Правовые системы большинства стран, входивших в социалистический лагерь, ранее относились к романо-германской правовой семье, поэтому они сохранили с ней внешнее сходство. Так, в обеих правовых семьях – и в романо-германской, и в социалистической – норма права всегда понималась как общее правило поведения. В них сохранялись также прежняя юридическая терминология и старое, досоциалистическое деление права на отрасли. И тем не менее особенности социалистической правовой системы оказались настолько значительными, что она выделилась из романо-германской правовой семьи и образовала самостоятельную правовую семью – сначала в СССР, затем в странах Восточной Европы (1945–1950 гг.) и на Кубе (60-е годы).
После Второй мировой войны возникла восточноазиатская группа социалистической правовой семьи – право КНР, Северной Кореи и Вьетнама, – развивавшаяся на основе средневекового китайского права, что обусловило ее своеобразие и особое положение по отношению к европейско-американской группе социалистического права.
В советской юридической науке утверждалось, что в СССР реализуется принцип верховенства закона в системе источников права. На самом деле иерархия юридических актов выглядела иначе.
В вершине пирамиды системы правовых норм СССР находились правила, исходившие от Центрального Комитета ВКП(б) – КПСС либо от их подразделений – Политбюро (Президиума), Оргбюро, Секретариата, отделов. В силу сложившегося политического обычая эти нормы имели приоритет перед любыми другими правовыми актами.
Партийные комитеты, начиная с Центрального, издавали постановления, адресованные «непосредственно государственным» (советской ветви) учреждениям, тогда как с точки зрения формальной юриспруденции они могли обращаться только к членам своей партии в этих учреждениях.
Выпячивание командной роли парткомов противоречило пропаганде преимуществ социалистического строя. Поэтому с середины 30-х годов получила широкое распространение практика издания совместных постановлений ЦК ВКП(б) – КПСС и Совета Министров (СНК) СССР. Она стала формой легализации государственного нормотворчества партийных комитетов. С партийной точки зрения любое такое совместное постановление играло роль директивы для парткомов и для рядовых коммунистов.
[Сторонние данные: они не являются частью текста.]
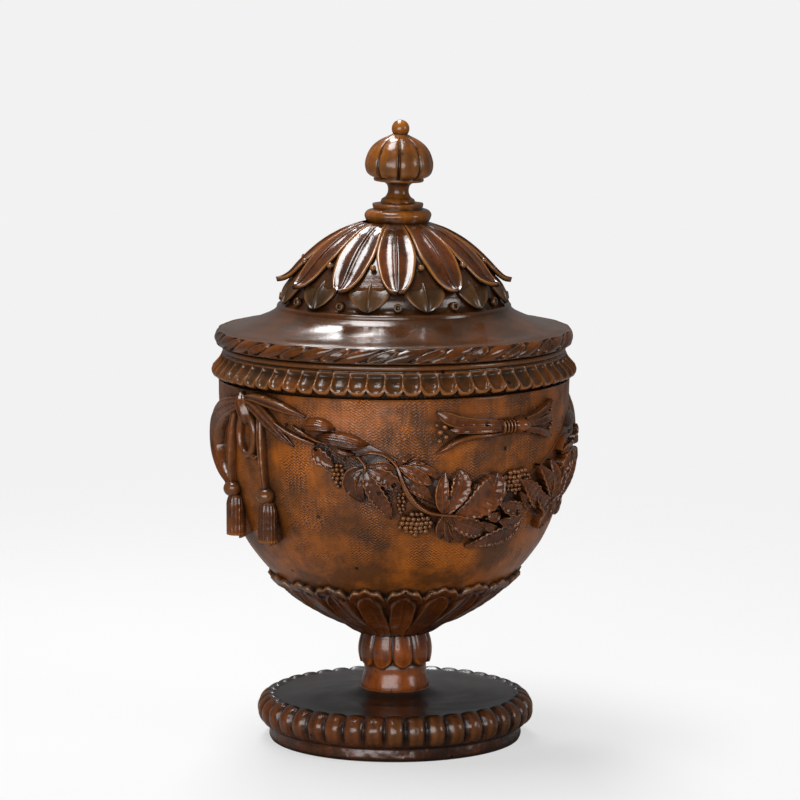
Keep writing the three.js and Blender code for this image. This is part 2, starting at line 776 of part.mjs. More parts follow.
// What hangs on the left half of a garland, which the right half mirrors, and on its middle. Places
// are degrees from the garland's middle and over its branch, and sizes are in the same degrees.
const halfLeaves = [
  { at: -55.6, over: -6.5, lobes: [[95, 3.6], [150, 3.9], [215, 3.3], [330, 2.7]] },
  { at: -42.6, over: -4.4, lobes: [[148, 16.9], [178, 10], [213, 7], [252, 6.6], [330, 3.4]] },
  { at: -40.6, over: -1.3, lobes: [[50, 5.1], [92, 8.9], [127, 11.6], [152, 7.4], [270, 3]] },
  { at: -29.8, over: 5.8, lobes: [[38, 4.4], [78, 7.5], [122, 10.6], [152, 11.4], [300, 2.6]] },
];
const middleLeaves = [
  {
    at: -15.8,
    over: -1.8,
    lobes: [[18, 14.4], [57, 21], [112, 12.9], [146, 11.4], [176, 9.9], [207, 9], [285, 4], [354, 13.3]],
  },
  { at: 0.5, over: -0.3, lobes: [[62, 7], [100, 8.6], [138, 7.8], [195, 7.4], [232, 8.6]] },
  { at: 7.5, over: 1.2, lobes: [[20, 5.8], [75, 9.9], [112, 8.2], [160, 5.8], [290, 5]] },
  { at: 12.4, over: 4.6, lobes: [[40, 5.8], [100, 7.2], [150, 5.8], [240, 3.4], [345, 5]] },
];
const halfBuds = [
  { at: -57.9, over: 1.5, length: 12.2, halfWidth: 2.7, turn: 90 },
  { at: -49.8, over: 1.4, length: 18.4, halfWidth: 3.2, turn: 98 },
];
const halfBunches = [
  { at: -51.6, over: -9.4, halfWidth: 3.3, halfHeight: 3.6 },
  { at: -30.4, over: -6.4, halfWidth: 2.7, halfHeight: 3.8 },
  { at: -25.7, over: -9.4, halfWidth: 6.4, halfHeight: 4.2 },
];
const middleBunches = [{ at: 9.5, over: 9.2, halfWidth: 6.7, halfHeight: 3.9 }];

// Stems and canes run through stops of [degrees from the middle, degrees over the branch]
const halfStems = [
  { at: -53, halfWidth: 1.5, rise: stemRise, stops: [[-52, 0], [-54.5, -9]] },
  { at: -28, halfWidth: 1.5, rise: stemRise, stops: [[-29, 0], [-26.5, -8]] },
  {
    at: -24,
    halfWidth: 1.2,
    rise: caneRise,
    stops: [[-31.6, 2.3], [-29.6, -0.7], [-26.6, -3], [-22.6, -3.6], [-18, -2.5], [-9, 0.3]],
  },
];
const middleStems = [{ at: 9, halfWidth: 1.5, rise: stemRise, stops: [[9, 0], [9.5, 8]] }];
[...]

А участие правительства в его утверждении придавало акту общеобязательный юридический характер. На практике совместные партийно-государственные решения нередко рассматривались правоприменительными органами как надзаконные, что приводило к подрыву принципа верховенства законов.
Значительную конкуренцию законам составляло ведомственное правотворчество. Чтобы замаскировать вопиющие факты попрания авторитета закона, понятие «законодательство» стали толковать расширительно. Многочисленные предписания подавляли количеством, противоречили друг другу и законам. В научной литературе отмечается, что руководители ведомств явочным порядком присвоили себе своеобразное право вето на законодательные акты: установился порядок, когда даже законы СССР действовали в системе данного ведомства только после издания министром соответствующего приказа.
Таким образом, собственно законы в реальных правоотношениях оказались вытесненными с верхнего яруса в пирамиде источников права. За полвека, прошедшие от опубликования Конституции 1936 г. до преобразования советского парламента в 1988 г., Верховный Совет СССР принял всего 81 закон (без учета законодательных актов об утверждении народнохозяйственных планов, о бюджете страны, об утверждении указов Президиума Верховного Совета СССР). Таким образом, малочисленность законов открывала широкий путь для ведомственного и партийного правотворчества, необходимого в создавшихся условиях. Поэтому качество многих законов и указов оставалось очень низким.
Граждане СССР не могли воспользоваться важнейшими конституционными правами, поскольку долгие годы не издавались законы, в которых были бы регламентированы порядок реализации свободы слова, печати, права на проведение митинга или шествия и др. Почти 12 лет (1977–1989 гг.) не принимались законы о судебном обжаловании незаконных действий должностных лиц и о всенародном голосовании (референдуме). Поэтому многие конституционные декларации оставались на бумаге.
Кодификации советского права 1918–1919 гг., 1922–1930 гг., 1958–1970 гг., издание десятитомного Свода законов СССР, которое завершилось в 1985 г., так и не привели к полной кодификация советского права – даже в части официального законодательства, без учета партийных и ведомственных норм, игравших фактически роль законов.